Economics of Irrigated Continuous Corn under Conventional-Till and No-Till in Northern Colorado

  1. David W. Archer *a,
  2. Ardell D. Halvorsonb and
  3. Curtis A. Reuleb
  1. a USDA-ARS, Northern Great Plains Research Lab., P.O. Box 459, 1701 10th Avenue SW, Mandan, ND 58554
    b USDA-ARS, Soil Plant Nutrient Research Unit, 2150 Centre Avenue, Building D, Suite 100, Fort Collins, CO 80526. The use of trade, firm, or corporation names is for the information and convenience of the reader.
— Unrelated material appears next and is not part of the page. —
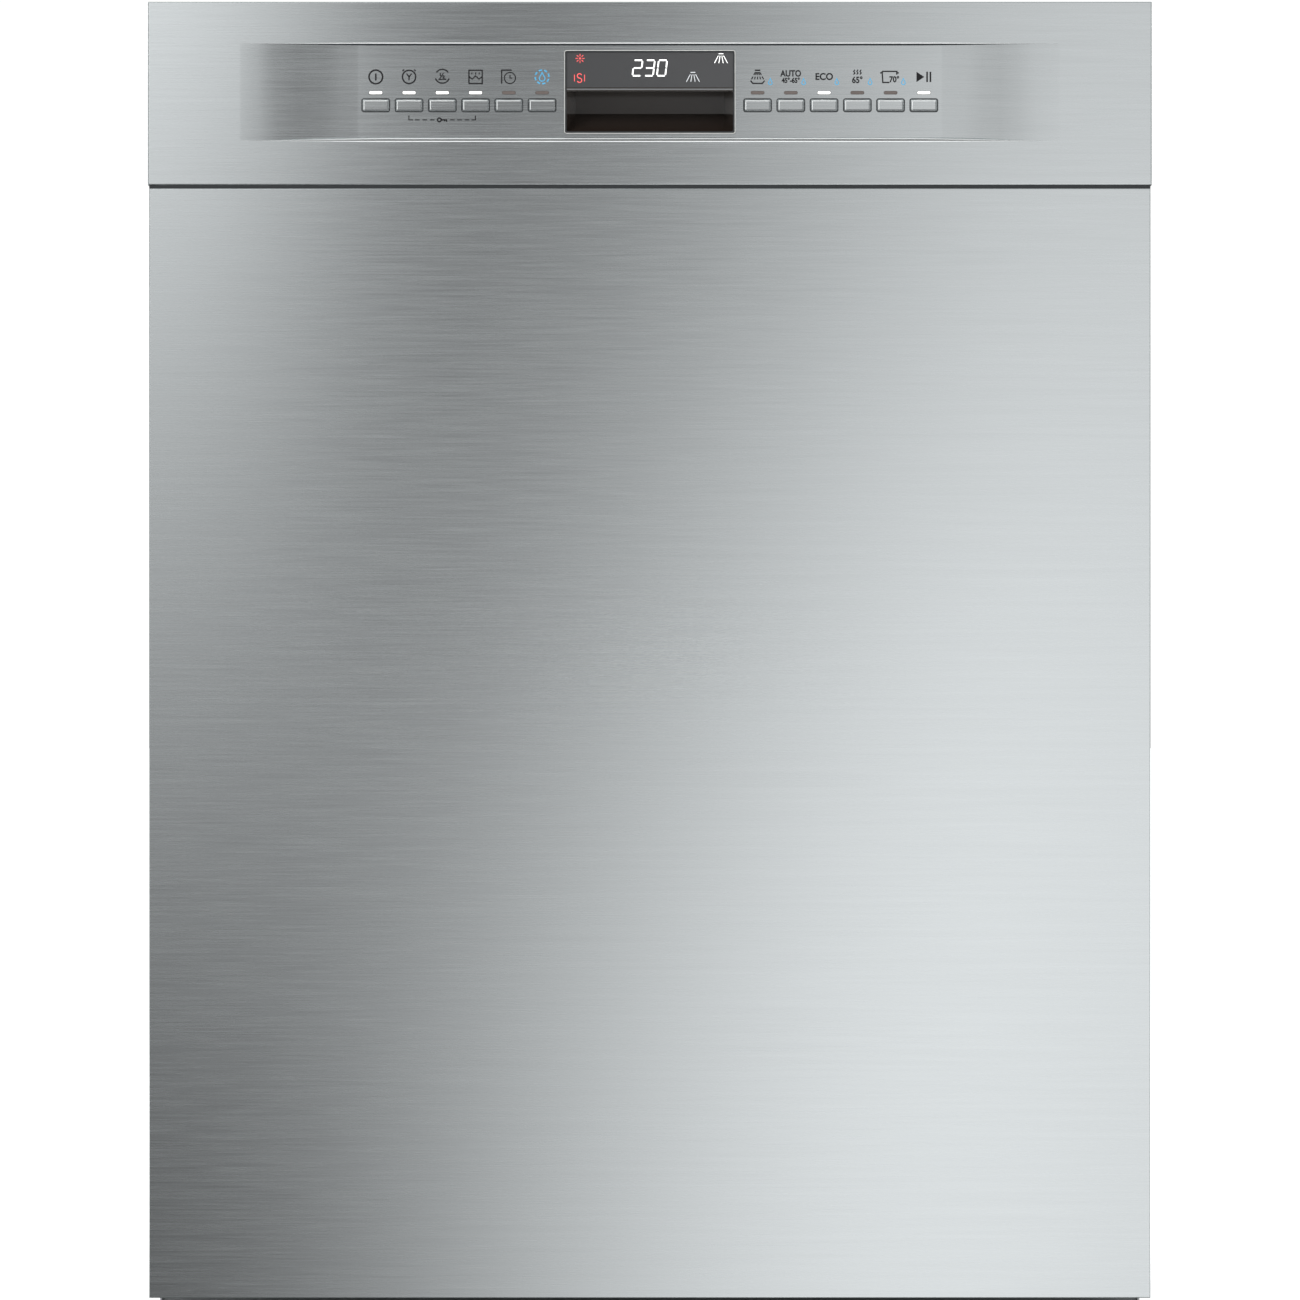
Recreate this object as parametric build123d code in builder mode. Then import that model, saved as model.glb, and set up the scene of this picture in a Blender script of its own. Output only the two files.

Such use does not constitute an official endorsement or approval by the USDA or the Agricultural Research Service of any product or service to the exclusion of others that may be suitable

Abstract

Conversion of irrigated cropland from conventional tillage (CT) to no-till (NT) could have several environmental benefits including reduced erosion potential, reduction of greenhouse gas emissions, and conservation of water. However NT must be economically viable if it is to be adopted. Costs of production and economic returns were evaluated for an irrigated, continuous corn (Zea mays L.) system under CT and NT over 6 yr on a clay loam soil in northern Colorado. Yield responses to N fertilization were included to determine economic optimum fertilization rates under each tillage system. Corn grain yields at economic optimum N fertilizer rates were 1.1 to 1.4 Mg ha−1 lower for NT than for CT. However, net returns were $46 to 74 ha−1 higher for NT than for CT due to reductions in operating costs of $57 to 114 ha−1 and reductions in machinery ownership costs of $87 to 90 ha−1 Operating cost savings were realized largely due to fuel and labor reductions of 75% and 71 to 72%, respectively, and in spite of higher N fertilizer requirements of 16 to 55 kg ha−1 for NT compared to CT. No-till, irrigated, continuous corn appears to be an economically viable option for replacing CT production systems in the central Great Plains, especially when combined with the environmental benefits of the NT system.